Was this a true foreign policy goal of the US after the Kennedy Administration? Maybe they would have liked to see it happen, but Castro was very much contained and the US foreign policy apparatus has traditionally been comfortable containing regimes it doesn’t like. There doesn’t seem to be much evidence that the US was pursuing regime change per se at any point since the 1960s, and it certainly isn’t doing so today. Regime change is risky, and the US has had no compunction about isolating, but otherwise tolerating, distasteful governments.

So did the US’ Cuba policy fail? The answer depends on what is meant by the question, but it seems to have achieved much of what it wanted to achieve at very little cost. I’d call that a limited win or, at the very worst, a slightly aggravating stalemate. Given that it had achieved limited success, and that the course of history rendered other objectives moot, the Obama administration was quite right to change the policy. But that does not constitute an admission of failure.

 

5 thoughts on “How Do We Know the US’ Cuba Policy Failed?”

  1. I concur with many of the points you listed here. The verdict on the efficacy of the US policy is largely based on the question you seek to answer. Likewise, the first thing people in the present must do when seeking to evaluate policies formulated in the past is understand the social conditions, political climate, and other factors unique to that time. This can be incredibly hard to do, but it is an important part of historical scholarship and provides us with the “lenses” we need to better view these events.

    Like

  2. In the spirit of spitballing a devils advocacy, I’m going to say I’m not sure the failed/succeeded dichotomy is necessarily the way to look at it. Certainly it served a purpose (as you lay out) at various times during its implementation, but (as you also hint at) if there *were* gains then they were probably minimal. (and the costs arent really examined)
    So what’s the ‘no embargo’ counterfactual ? Does the Cuban Revolution spread, or at least is Castro more interventionist than he was, without the embargo ? What effect does a more friendly relationship between the US and Castro have on post 80s left populism in Latin America ? With no embargo is there even a Cuban vote to placate ? (obviously the political capital to be gained by being tough on the sanctions doesnt exist in this scenario,as perhaps doesn’t the Cuba lobby in general – which can only be a good thing)
    So I buy the history you’ve laid out, which helps explain the context that led to the policy, but I don’t see how there are any answers to the specific question of whether it succeeded or failed, because there were so many alternative paths, unnoticed side effects (good and bad) and ambiguity around what they hoped to achieve from the embargo* that the question itself is really unanswerable in a meaningful way.

    Having said all that, I think I’d read Drezner as making a more general point that US policy towards Cuba (rather than this specific policy) has ‘failed.’ And I think that seems largely correct.

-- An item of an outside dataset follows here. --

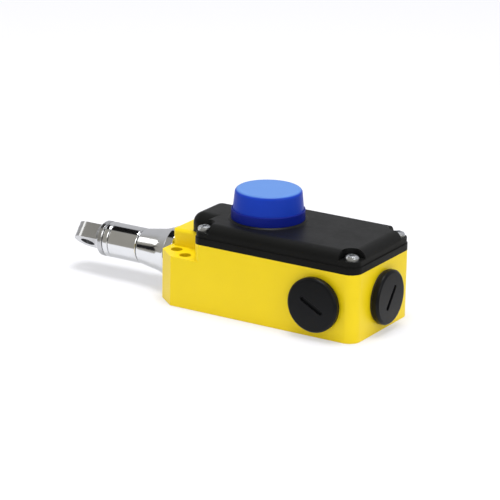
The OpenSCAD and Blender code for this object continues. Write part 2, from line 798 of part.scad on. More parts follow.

US policy towards Cuba for the past 50 years plus seems heavy handed, reactive and working(at least rhetorically) from an insanely inflated threat level (which isnt a criticism, that’s pretty much built into policy choices in these kinds of situations afaict)
    In that case I’d be happy to say that with the benefit of hindsight, and from a liberal perspective and all that implies preference wise, that although I can see the steps that led to US/Cuban relations taking the turn they did, and understand the political benefits built into the policy over the years, that as a whole US policy towards Cuba has been a failure. Or at least that the benefits were negligible.

    * My own impression – which is probably wrong – is that it developed in retaliation for the nationalisations of US industry in Cuba, and ‘containing/overthrowing Castro’ was a post hoc rationalisation for the policy.

    Like

  3. Hi RF, sorry for the slow response.

    The “failed/succeeded dichotomy” is inevitable when we discuss policy. That doesn’t mean we have to be truly binary about it: policies can achieve some of their objectives and still fail (Iraq War?) or fail to achieve some things and still be successful.

    The Cuban embargo was part of a suite of Cold War policies which were, broadly speaking, quite successful in their biggest aim: stopping the spread of global communism. It is quite clear that Castro and those in his regime (notably but not only Che) viewed their revolution in international terms and had international aims. Those goals have so far been thwarted, even accepting that Chavez and others tried to incorporate elements of the Cuban revolution into Bolivarianism. So I believe that the US was successful in its single biggest goal, and the Cuba policy was part of that.

    Now of course the Cuban situation is unique insofar as there has been a large and politically active group in the US dedicated to punishing the Cuban regime for distinctly local reasons. This is not true of, say, Vietnam, and this can probably explain why sanctions against Vietnam ended as part of the post-Cold War euphoria of the early-1990s but did not for Cuba. But since the Bay of Pigs calamity, US policy has not been tailored to the Cuban expat group’s goal of regime change (even if US leaders occasionally mention that outcome as desirable). Nor has it been a blockade. For many years the US has been Cuba’s biggest supplier of food, for example.

    All of this cost the US very little. So how do we judge a policy with few costs that appears to have facilitated several significant domestic and international goals? Doesn’t sound like a failure to me. Heavy-handed? Maybe. Reactive? Sure, insofar as the US didn’t oppose Castro until he declared his opposition to the US (the embargo followed from the missile crisis, not the other way around). But it’s not clear what other policy options would have yielded better results under the circumstances.

    Like

    1. Yeah, fair points. I probably overmade my case a bit(which can be chalked down to commenting after returning from the pub + recently reading, and not fully understanding, a book on causation and counterfactuals. A deadly mix!)
      Interesting post though, as always.

      Like

  4. an additional benefit of the u.s. embargo against cuba comes from my two years in the u.s. treasury dept. long ago. since the embargo kept u.s. banks from loaning money to a deadbeat cuba, we were happy then to just stand back and watch international debt restructuring talks from the sidelines as the euros, canada and japan tried to get cuba to pay up. now obama has bought us a seat at that sorry and stupid table.